* Exercise description *
Copy out every line exactly as given.

* Material provided *
==*==
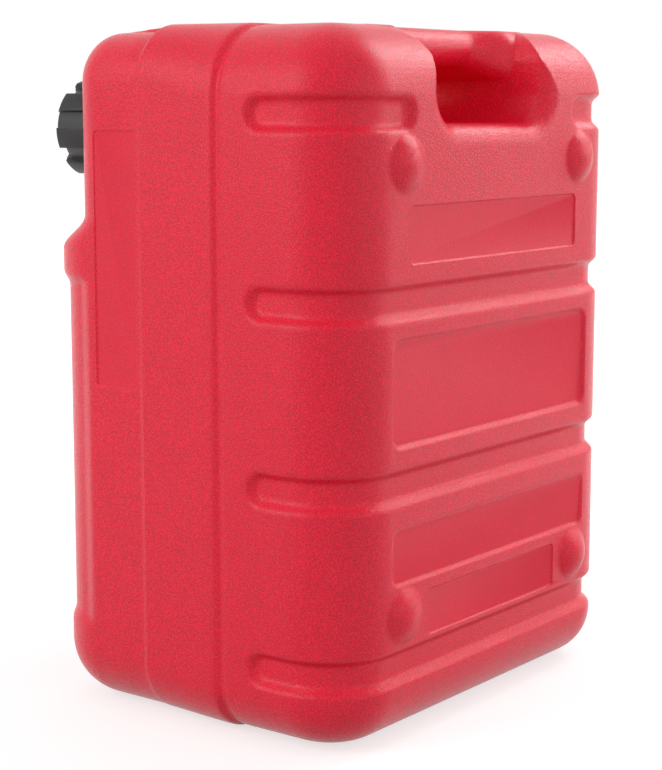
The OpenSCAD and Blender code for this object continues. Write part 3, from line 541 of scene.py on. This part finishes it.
def round_off(piece, width, segments=2, angle=38):
    """Rounds the edges that are sharper than an angle."""
    finish_with(piece, "BEVEL", width=width * 0.001, segments=segments, limit_method="ANGLE",
                angle_limit=math.radians(angle), miter_outer="MITER_ARC")


skirt_r, lobe_r, lobes = 27.6, 31, 8
end_taper, rim_taper, cap_turned = 0.932, 0.961, -11
cap = turned("cap", [(25.6, 28), (25.6, 4), (skirt_r, 4), (skirt_r, 6), (skirt_r, 31.6), (skirt_r, 34), (6.6, 34),
                     (6.6, 32.4), (4.08, 32.4), (4.08, 28)], 120, closed=True)
choose(cap, lambda at, n: at.xy.length > 27 and abs(n.z) < 0.1 and off_beat(at, lobes) < 12)
bpy.ops.mesh.extrude_region_move()
resize(lobe_r / skirt_r, lobe_r / skirt_r, 1)
choose(cap, lambda at, n: at.z > 33.9 and at.xy.length > 30, "VERT")
resize(end_taper, end_taper, 1)
choose(cap, lambda at, n: at.z < 4.1 and at.xy.length > 30, "VERT")
resize(rim_taper, rim_taper, 1)
wedge = block((20.5, -2.4, 29.5), (33, 2.4, 37))
choose(wedge, lambda at, n: n.x > 0.9)
resize(1, 2.7, 1)
for tool in around(wedge, [67.5 + 90 * i for i in range(4)]):
    carve(cap, tool)
round_off(cap, 0.55, 2, 33)
# The grained cap's last number is its painted shade in the grain's hollows and painted highlight on its crests.
cap_grained = plastic("cap_grained", (0.016, 0.0145, 0.015), 0.45, 0.9, 0.9, 0.15, 0.35, 0.2)
cap_smooth = plastic("cap_smooth", (0.034, 0.032, 0.033), 0.42, 0.15, 1.5, 0.1, 0.4)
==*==
* Completed exercise *
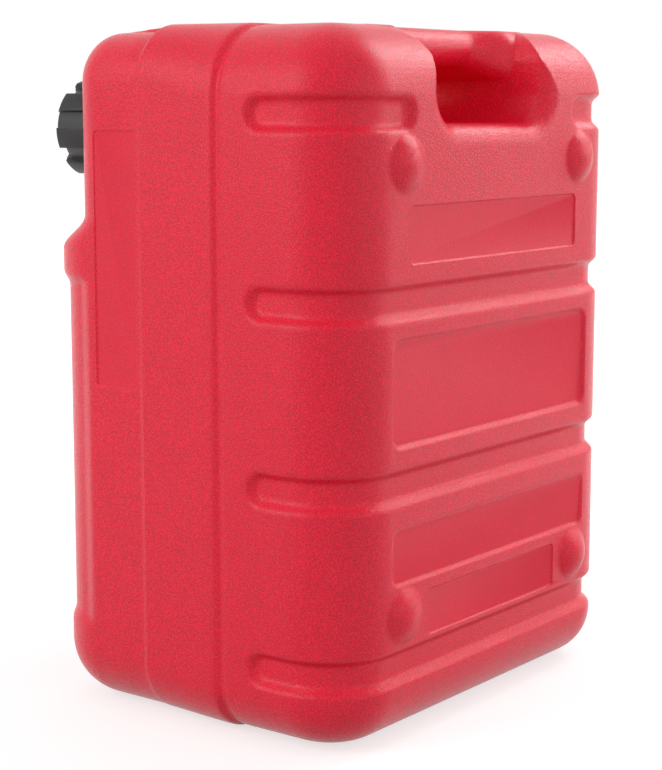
The OpenSCAD and Blender code for this object continues. Write part 3, from line 541 of scene.py on. This part finishes it.
def round_off(piece, width, segments=2, angle=38):
    """Rounds the edges that are sharper than an angle."""
    finish_with(piece, "BEVEL", width=width * 0.001, segments=segments, limit_method="ANGLE",
                angle_limit=math.radians(angle), miter_outer="MITER_ARC")


skirt_r, lobe_r, lobes = 27.6, 31, 8
end_taper, rim_taper, cap_turned = 0.932, 0.961, -11
cap = turned("cap", [(25.6, 28), (25.6, 4), (skirt_r, 4), (skirt_r, 6), (skirt_r, 31.6), (skirt_r, 34), (6.6, 34),
                     (6.6, 32.4), (4.08, 32.4), (4.08, 28)], 120, closed=True)
choose(cap, lambda at, n: at.xy.length > 27 and abs(n.z) < 0.1 and off_beat(at, lobes) < 12)
bpy.ops.mesh.extrude_region_move()
resize(lobe_r / skirt_r, lobe_r / skirt_r, 1)
choose(cap, lambda at, n: at.z > 33.9 and at.xy.length > 30, "VERT")
resize(end_taper, end_taper, 1)
choose(cap, lambda at, n: at.z < 4.1 and at.xy.length > 30, "VERT")
resize(rim_taper, rim_taper, 1)
wedge = block((20.5, -2.4, 29.5), (33, 2.4, 37))
choose(wedge, lambda at, n: n.x > 0.9)
resize(1, 2.7, 1)
for tool in around(wedge, [67.5 + 90 * i for i in range(4)]):
    carve(cap, tool)
round_off(cap, 0.55, 2, 33)
# The grained cap's last number is its painted shade in the grain's hollows and painted highlight on its crests.
cap_grained = plastic("cap_grained", (0.016, 0.0145, 0.015), 0.45, 0.9, 0.9, 0.15, 0.35, 0.2)
cap_smooth = plastic("cap_smooth", (0.034, 0.032, 0.033), 0.42, 0.15, 1.5, 0.1, 0.4)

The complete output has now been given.